Quality has been variable in wheat deliveries so far, with loads ranging from H1 to ASW1.
Some sites have introduced AUW1 and AUH2 segregations.
Kwinana South zone
The zone was slow to get after rain early in the receival week, but activity ramped up considerably after the rain stopped.
Three quarters of the grain received to date has been barley, with wheat and canola now also coming in.
A high percentage of barley is going feed compared to previous years, with a Malt 2 segregation being offered at a couple of sites.
Rain at the end of the previous delivery week slowed harvesting and deliveries, but dry weather towards the end of the week has allowed harvesting to resume at a solid rate.
Most sites scheduled to open this harvest will be operating this week.
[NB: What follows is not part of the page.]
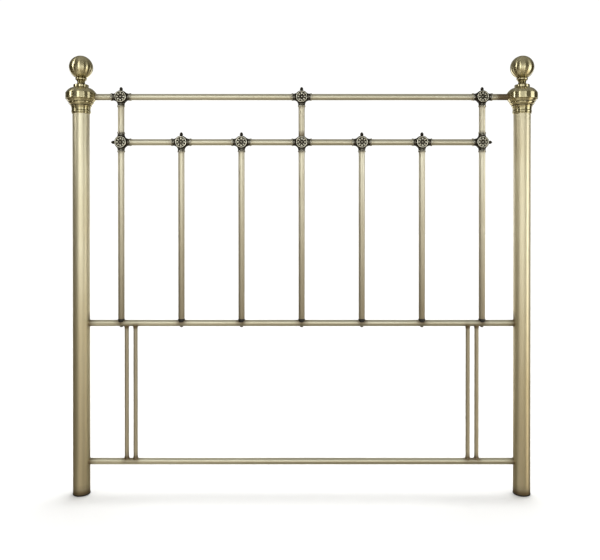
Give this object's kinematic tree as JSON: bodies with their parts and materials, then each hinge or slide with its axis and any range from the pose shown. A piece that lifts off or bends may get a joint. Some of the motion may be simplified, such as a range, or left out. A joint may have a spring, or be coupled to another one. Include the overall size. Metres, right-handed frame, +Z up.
{
  "type": "metal headboard",
  "caption": "Tubular metal headboard with ball finials on turned post collars, spindles held by flower castings, and slotted struts for bolting to a divan.",
  "frame": {"origin": "on the floor at the centre of the footprint, midway between the posts", "axes": "+X along the rails to the right as seen from the bed side's front, +Y out of the back, +Z up; the decorated front that faces the sleeper faces -Y"},
  "size_m": [1.448, 0.092, 1.3475],
  "materials": {
    "tube_antique_brass": "pale antique brass plate on steel tube, satin, under lacquer",
    "cast_antique_brass": "antique brass plate, polished and streaked round the turning",
    "dark_cast_brass": "blackened antique brass, rubbed bright on the raised relief",
    "bronzed_screw": "bronzed",
    "black_plastic": "matte, lightly grained",
    "washer_nylon": "dark nylon, satin",
    "zinc_steel": "zinc plated"
  },
  "bodies": {
    "frame": {"top_rail": "tube_antique_brass", "second_rail": "tube_antique_brass", "lower_rail": "tube_antique_brass", "bottom_rail": "tube_antique_brass", "post_left": "tube_antique_brass", "post_right": "tube_antique_brass", "short_spindle_left": "tube_antique_brass", "short_spindle_centre": "tube_antique_brass", "short_spindle_right": "tube_antique_brass", "spindle_1": "tube_antique_brass", "spindle_2": "tube_antique_brass", "spindle_3": "tube_antique_brass", "spindle_4": "tube_antique_brass", "spindle_5": "tube_antique_brass", "spindle_6": "tube_antique_brass", "spindle_7": "tube_antique_brass", "slot_bar_left_inner": "tube_antique_brass", "slot_bar_left_outer": "tube_antique_brass", "slot_bar_right_inner": "tube_antique_brass", "slot_bar_right_outer": "tube_antique_brass", "collar_left": "cast_antique_brass", "collar_right": "cast_antique_brass", "casting_top_left": "dark_cast_brass", "casting_top_centre": "dark_cast_brass", "casting_top_right": "dark_cast_brass", "casting_1": "dark_cast_brass", "casting_2": "dark_cast_brass", "casting_3": "dark_cast_brass", "casting_4": "dark_cast_brass", "casting_5": "dark_cast_brass", "casting_6": "dark_cast_brass", "casting_7": "dark_cast_brass", "spindle_screw_1": "bronzed_screw", "spindle_screw_2": "bronzed_screw", "spindle_screw_3": "bronzed_screw", "spindle_screw_4": "bronzed_screw", "spindle_screw_5": "bronzed_screw", "spindle_screw_6": "bronzed_screw", "spindle_screw_7": "bronzed_screw", "foot_cap_left": "black_plastic", "foot_cap_right": "black_plastic", "spindle_plug_1": "black_plastic", "spindle_plug_2": "black_plastic", "spindle_plug_3": "black_plastic", "spindle_plug_4": "black_plastic", "spindle_plug_5": "black_plastic", "spindle_plug_6": "black_plastic", "spindle_plug_7": "black_plastic", "finial_nut_left": "zinc_steel", "finial_nut_right": "zinc_steel"},
    "washer_left": {"finial_washer_left": "washer_nylon"},
    "finial_left": {"finial_left": "cast_antique_brass", "finial_stud_left": "zinc_steel"},
    "washer_right": {"finial_washer_right": "washer_nylon"},
    "finial_right": {"finial_right": "cast_antique_brass", "finial_stud_right": "zinc_steel"}
  },
  "joints": [
    {"name": "finial_lift_left", "type": "slide", "parent": "frame", "child": "washer_left", "axis": [0, 0, 1], "range_m": [0, 0.012]},
    {"name": "finial_turn_left", "type": "hinge", "parent": "washer_left", "child": "finial_left", "pos_m": [-0.678, 0, 1.25], "axis": [0, 0, 1], "range_deg": [0, 2880]},
    {"name": "finial_lift_right", "type": "slide", "parent": "frame", "child": "washer_right", "axis": [0, 0, 1], "range_m": [0, 0.012]},
    {"name": "finial_turn_right", "type": "hinge", "parent": "washer_right", "child": "finial_right", "pos_m": [0.678, 0, 1.25], "axis": [0, 0, 1], "range_deg": [0, 2880]}
  ],
  "couplings": [
    {"joint": "finial_lift_left", "follows": "finial_turn_left", "m_per_rad": 0.00023873},
    {"joint": "finial_lift_right", "follows": "finial_turn_right", "m_per_rad": 0.00023873}
  ]
}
Barley receivals increased in the week to 8 November, with sites along the south coast roughly even for barley and canola receivals, and the north-eastern areas seeing strong barley inflows.
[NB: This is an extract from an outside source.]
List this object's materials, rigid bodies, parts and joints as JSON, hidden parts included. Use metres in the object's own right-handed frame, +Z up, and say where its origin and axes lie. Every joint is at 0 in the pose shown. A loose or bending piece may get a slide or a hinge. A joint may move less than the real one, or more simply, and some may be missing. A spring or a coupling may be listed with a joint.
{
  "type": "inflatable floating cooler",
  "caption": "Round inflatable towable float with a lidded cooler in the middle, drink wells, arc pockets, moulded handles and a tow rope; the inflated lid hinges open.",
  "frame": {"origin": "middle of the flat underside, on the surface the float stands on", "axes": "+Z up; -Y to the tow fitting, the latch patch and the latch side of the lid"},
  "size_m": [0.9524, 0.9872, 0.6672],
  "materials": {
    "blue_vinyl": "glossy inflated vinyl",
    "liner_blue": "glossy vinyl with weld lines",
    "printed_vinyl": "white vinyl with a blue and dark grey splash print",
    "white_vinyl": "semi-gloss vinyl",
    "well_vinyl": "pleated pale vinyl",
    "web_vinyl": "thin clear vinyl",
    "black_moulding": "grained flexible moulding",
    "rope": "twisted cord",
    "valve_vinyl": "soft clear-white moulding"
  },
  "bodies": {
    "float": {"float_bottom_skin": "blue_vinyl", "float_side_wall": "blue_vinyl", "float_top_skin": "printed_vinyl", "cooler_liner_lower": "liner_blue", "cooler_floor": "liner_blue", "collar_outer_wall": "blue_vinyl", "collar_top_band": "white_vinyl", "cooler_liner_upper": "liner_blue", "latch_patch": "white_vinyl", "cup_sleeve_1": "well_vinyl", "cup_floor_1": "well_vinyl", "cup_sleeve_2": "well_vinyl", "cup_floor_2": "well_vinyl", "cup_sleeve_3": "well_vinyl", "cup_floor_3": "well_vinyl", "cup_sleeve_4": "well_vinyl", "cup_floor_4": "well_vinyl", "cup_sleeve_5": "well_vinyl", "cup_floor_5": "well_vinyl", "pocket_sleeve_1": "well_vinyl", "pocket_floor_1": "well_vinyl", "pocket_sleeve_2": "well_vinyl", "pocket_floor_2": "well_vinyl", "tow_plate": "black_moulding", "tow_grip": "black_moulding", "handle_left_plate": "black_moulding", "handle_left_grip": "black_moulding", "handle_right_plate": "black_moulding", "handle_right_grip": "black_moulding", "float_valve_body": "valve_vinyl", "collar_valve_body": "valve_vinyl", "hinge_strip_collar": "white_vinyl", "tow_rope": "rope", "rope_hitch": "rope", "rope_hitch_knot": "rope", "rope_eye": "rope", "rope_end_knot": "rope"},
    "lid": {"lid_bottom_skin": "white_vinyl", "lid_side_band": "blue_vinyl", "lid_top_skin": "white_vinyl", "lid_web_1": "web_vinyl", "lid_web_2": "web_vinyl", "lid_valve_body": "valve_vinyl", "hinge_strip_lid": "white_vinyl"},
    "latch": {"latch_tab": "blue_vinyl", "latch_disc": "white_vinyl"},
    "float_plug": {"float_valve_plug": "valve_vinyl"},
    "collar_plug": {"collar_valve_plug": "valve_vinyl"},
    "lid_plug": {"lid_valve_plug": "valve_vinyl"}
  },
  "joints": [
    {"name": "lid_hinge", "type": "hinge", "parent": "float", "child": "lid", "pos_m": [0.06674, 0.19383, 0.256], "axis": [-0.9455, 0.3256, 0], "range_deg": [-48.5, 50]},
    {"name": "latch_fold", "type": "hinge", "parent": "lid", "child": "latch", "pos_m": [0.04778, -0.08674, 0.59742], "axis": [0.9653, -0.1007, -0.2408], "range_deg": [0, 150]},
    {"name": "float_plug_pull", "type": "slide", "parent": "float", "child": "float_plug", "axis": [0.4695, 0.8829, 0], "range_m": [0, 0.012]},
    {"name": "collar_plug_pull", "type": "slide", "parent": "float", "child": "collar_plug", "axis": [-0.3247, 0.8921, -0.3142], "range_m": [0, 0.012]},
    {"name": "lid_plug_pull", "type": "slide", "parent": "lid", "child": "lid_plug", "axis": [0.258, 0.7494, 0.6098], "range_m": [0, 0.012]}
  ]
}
A high percentage of barley is going feed compared with previous years, with a Malt 2 segregation being offered at a couple of sites.
All sites in the Esperance zone are now open, and despite rain over last weekend, harvest was most growers were able to resume harvest on 4 November.
Receivals to date have been mostly canola and barley, and wheat deliveries have started.
Quality has been good, although high moisture has been a problem for some growers.
Wheat prices remained at around $325 per tonne free in store (FIS) Kwinana throughout the week, with limited grower selling.
Growers are focused on harvesting their barley first, and the variable yields and quality has meant they are waiting to harvest their wheat before selling it.
Some demand from South-East Asia and the Middle East is being seen, with Australian prices now calculating into key markets, although for limited volumes.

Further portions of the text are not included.